Important aspects of the education system in Ontario are governed by Regulations.  So, it is important for parents not only to know what is in the Education Act, but its Regulations as well.
For example, Regulation 181/98 under the Education Act sets out the process for deciding if a child is going to be identified as exceptional by a School Board.  It also establishes the roles and rules for Identification, Placement and Review Committees (IPRCs), and the appeal process of IPRC decisions.

The following are links to some of the Regulations under the Education Act that may be of interest to parents and guardians.  (“O. Reg.” stands for “Ontario Regulation”).

Identification and Placement of Exceptional Pupils – O. Reg. 181/98
Special Education Advisory Committees – O. Reg. 464/97
Special Education Programs and Services – R.R.O. 1990, Reg. 306
Behavior, Regulation and Discipline of Students – O. Reg. 472/07
Access to School Premises – O. Reg. 474/00
School Councils and Parent Involvement Committees – O. Reg. 612/00

Ministry Policy

The Ministry of Education and local School Boards also make policy.  Policies provide direction about how things should happen.  Policy may take the form of policy statements, directives, guidelines, or memos that define the procedures and practices of schools and School Boards.

The Ministry of Education issues “Policy/Program Memoranda” (plural for memorandum, abbreviated “memo”) which set guidelines for School Boards, and outline procedures and practices.  Policies do not have the legal force of Statutes and Regulations, but they are legally binding.

The following are links to some Ontario Ministry of Education Policies/Program Memoranda that may be of interest to parents and guardians.  A more complete list is available on the Ministry of Education web site.  (“PPM” stands for “Policy/Program Memorandum”).
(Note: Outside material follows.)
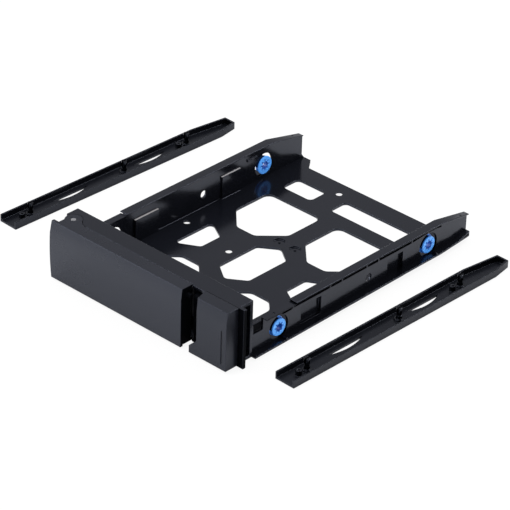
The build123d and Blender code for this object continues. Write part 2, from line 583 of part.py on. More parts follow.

Learning Disabilities – PPM 8
Early Identification of Children’s Learning Needs – PPM 11
Psychological Testing and Assessment of Pupils – PPM 59
Residential Demonstration Schools for Students with Learning Disabilities – PPM 89
Development and Implementation of School Board Policies on Antiracism and Ethnocultural Equity – PPM 119
School Board Policies on Violence Prevention in Schools – PPM 120
School Board Codes of Conduct – PPM 128
School Board Programs For Expelled Students – PPM 142
Homeschooling – PPM 131

School Board Policy

School Boards also make policies on various matters as directed by the Ministry of Education.  The School Board policies of the Hamilton-Wentworth District School Board and the Hamilton-Wentworth Catholic District School Board will be discussed in the sections of this web site on Special Education and Suspensions & Expulsions.

Government Priorities

Within each Ministry, governments have specific priorities.  Governments can act on their priorities by providing funding.  These priorities will have an impact on what the Government actually accomplishes for students in Ontario.

For example, the Government or Ministry may decide that it is a priority to reduce the drop-out rate.  If the government acts on this priority, a strategy will be developed, and funding provided to implement the strategy.

It is possible to influence government priorities by working with groups that support your goals.